His future in the executive ranks of one of Australia’s biggest pastoral firms seemed assured, but such a career path was not to be.

Instead, after six years in the job he was approached with an offer he found too enticing to refuse: heading up the newly-minted pastoral company Clyde Agriculture for its British-based owner, John Swire and Sons.

The offer was made to him by Edward Scott, the chairman and chief executive of Swire’s Australian arm, who saw Boyd as just the man to drive the pastoral expansion for Clyde that he had in mind. It was the British-born Scott who likened Boyd’s career transition, in his typically colourful language, to that of ‘poacher-turned-gamekeeper’ – a line Boyd often delighted in using against himself.

With Scott’s all-important support, Boyd embarked on a program of property acquisitions which, over the next 20 years, built Clyde into an agricultural powerhouse – rivalled then in NSW only by the Kahlbetzer family’s Twynam empire.
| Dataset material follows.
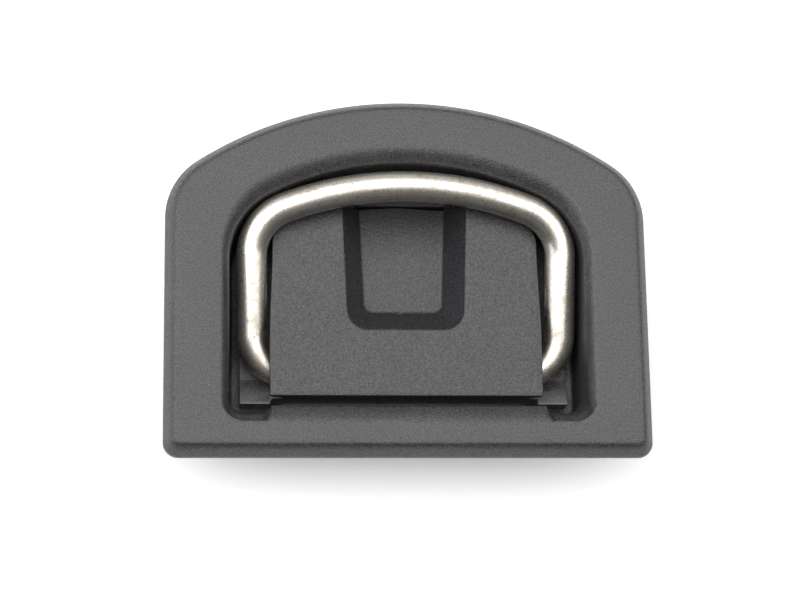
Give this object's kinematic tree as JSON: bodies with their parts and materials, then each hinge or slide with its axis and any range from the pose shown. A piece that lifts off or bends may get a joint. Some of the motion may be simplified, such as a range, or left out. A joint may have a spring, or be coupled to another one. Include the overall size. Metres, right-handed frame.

From the outset, and in line with Scott’s philosophy, the objective was to acquire only substantial and recognised top-drawer properties: Clyde liked to refer to them as ‘AAA’ properties.

At their peak, Clyde’s 20-odd property aggregations carried some 400,000 sheep (the annual woolclip of around 8000 bales was the nation’s largest), and 36,000 cattle, alongside 24,000 hectares of dryland farming and 10,800ha of irrigation, mostly cotton.

Now the story of Clyde’s spectacular growth, triumphs, disappointments and ultimate demise has been laid out for all to see, in a unique and handsome book self-published by Boyd.

Entitled Pastoral Pursuits – David Boyd’s Autobiographical Collection, the 253-page hard-cover book is less a book and more an album.

Written, as he says in the foreword, primarily with the aim of informing his four grandchildren of his eventful life, the book is also a lively read for anyone interested in pastoral matters, and a valuable trove of industry information.

Early chapters deal with Boyd’s childhood, schooling and three-year stint jackarooing in Queensland before moving on to his 28-year career with Dalgety, which began in Sydney in 1960. His first country branch posting was to Bourke – the setting for so much of his future career – where he met his future wife, Gail (Dugan).

From there he was moved to Ivanhoe, before undergoing a three-year cadetship, which involved a year each in South Australia and Western Australia, then back to Bourke, followed by Nyngan and marriage, then his first posting as branch manager, at Hillston.

It was while at Hillston, following the loss of their first child after a difficult birth, that Boyd took a year’s absence while he and Gail took a world trip. While in Britain he worked with Dalgety’s UK arm.

The rich basalt country south of Walcha where the Youngs lived also left a lasting impression, so much so that 30 years later – armed by then with Swire’s cheque book – Boyd snapped up two nearby properties.

In 1974 Boyd was moved to Dalgety’s head office in Sydney, where he filled a number of executive roles before his aforementioned appointment in 1978 as boss of the company’s rural division.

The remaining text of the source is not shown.